The general rule is that a utility company has the right to terminate service to a customer who refuses to pay reasonable charges. 43 Am.Jur., Public Utilities and Services, Sec. 64. This rule has been adopted in Florida with respect to water companies in State v. City of Miami, 1946, 157 Fla. 726, 740, 27 So.2d 118, 126, and Miami Water Co. v. City of Miami, 1931, 101 Fla. 506, 134 So. 592.
It is also generally held that there is an exception to the above rule where there is a bona fide dispute over the correctness of the bill rendered. See 43 Am.Jur., Public Utilities and Services, Sec. 65, and cases collected at 28 A.L.R. 475. Research does not reveal any Florida cases which have applied or rejected this exception to the general rule.
The first issue presented by this appeal is whether there was a bona fide dispute between the parties as to the bill for back charges. Since we find that the dispute between the parties was not bona fide, it is not necessary for us to decide whether Florida should adopt the exception applicable to bona fide disputes. Ordinarily the question of whether the dispute was bona fide would be for the jury to determine, but a careful examination of the record reveals that no evidence was submitted on which a jury could lawfully find that there was a bona fide dispute. Therefore the trial court should have directed a verdict for the defendant.
The plaintiffs had purchased their home in April of 1960, and because of error or neglect on the part of the utility company, the plaintiffs received sewer service but had never been billed for this service. On February 21, 1962, the defendant sent the plaintiffs a bill for $97.25 along with a letter of explanation. The plaintiffs immediately contacted an attorney, who, on April 2, 1962, wrote to the defendant stating that he had advised the plaintiffs that they were not obligated to pay any of the back charges. Accompanying this letter was a check for a deposit and for charges for the months of March and April.
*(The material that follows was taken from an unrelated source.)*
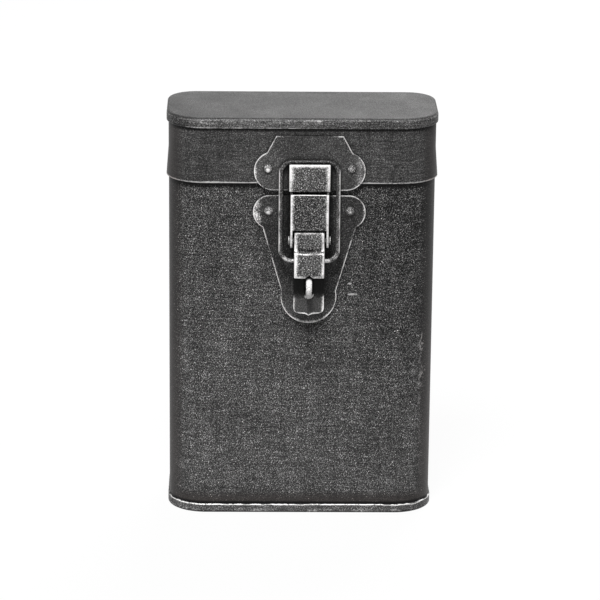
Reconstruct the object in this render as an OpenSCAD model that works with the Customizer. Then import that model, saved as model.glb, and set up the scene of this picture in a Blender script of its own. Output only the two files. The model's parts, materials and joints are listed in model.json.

On June 18, 1962, the plaintiffs' attorney again wrote the defendant to inquire as to the status of the matter and as to why the defendant had not cashed the plaintiffs' check. On November 14, 1962, the defendant wrote the plaintiffs a lengthy letter in which they again requested payment. They did not demand full payment immediately, but rather an agreement that these back charges would be paid according to some reasonable arrangement. The defendant returned the plaintiffs' check, which they had previously tendered for current charges, with this letter. This letter also stated that failure to make some sort of satisfactory arrangement would result in termination of service.
On November 28, 1962, the defendant disconnected the plaintiffs' sewer service, and it was reconnected the next day under a temporary injunction. On November 29, 1962, the plaintiffs' attorney again notified the defendant that the plaintiffs would not pay any of the back charges.
It is not disputed that the plaintiffs had used this sewer service for the 22 months covered by the bill, and it is not contended that the monthly rate is incorrect or inconsistent with standards set by the Florida Railroad and Public Utilities Commission, the regulations of which govern the conduct of the defendant.
The appellees, in support of their contention that there was a bona fide dispute, urge that they did not absolutely refuse to pay these back charges, but that they only refused to pay contract rates for services not contracted for. They further contend that in the absence of a contract the remedy of the utility company is in quasi-contract for the reasonable value of services rendered. While these two contentions may have merit from a legal standpoint, they are so entirely inconsistent with the plaintiffs' actions and conduct as to be of no persuasive value.
In both the letters of April 3, 1962, and of November 29, 1962, written by the plaintiffs' attorney to the defendant the following statement is found: "I have advised the Pringles that they have no obligation to pay any back charges which were actually contracted for by Mr. Clark and I have also advised them that they have a right to the services because of the public interest involved." Mr. Clark was the former owner and occupant from whom the plaintiffs had purchased the house. It has never been disputed that the bill included any service to Mr. Clark. The plaintiffs have never exhibited any willingness whatsoever to pay any part of this bill. Their only positive acts have been to flatly refuse to pay any of the back charges.
There was evidence introduced that Mrs. Pringle had stated to a neighbor, before the plaintiffs ever received a bill, that she was aware she was receiving sewer service without being charged and if the company ever sent her a bill she would not pay it.
We are not condoning the neglect on the part of the utility company in this situation. However, viewing the evidence in its aspects most favorable to the plaintiffs, a jury could not lawfully conclude that there was a bona fide dispute on these facts. The trial court erred in not directing a verdict for the defendant
Reversed.
ANDREWS, J., and ANDERSON, ALLEN C., Associate Judge, concur.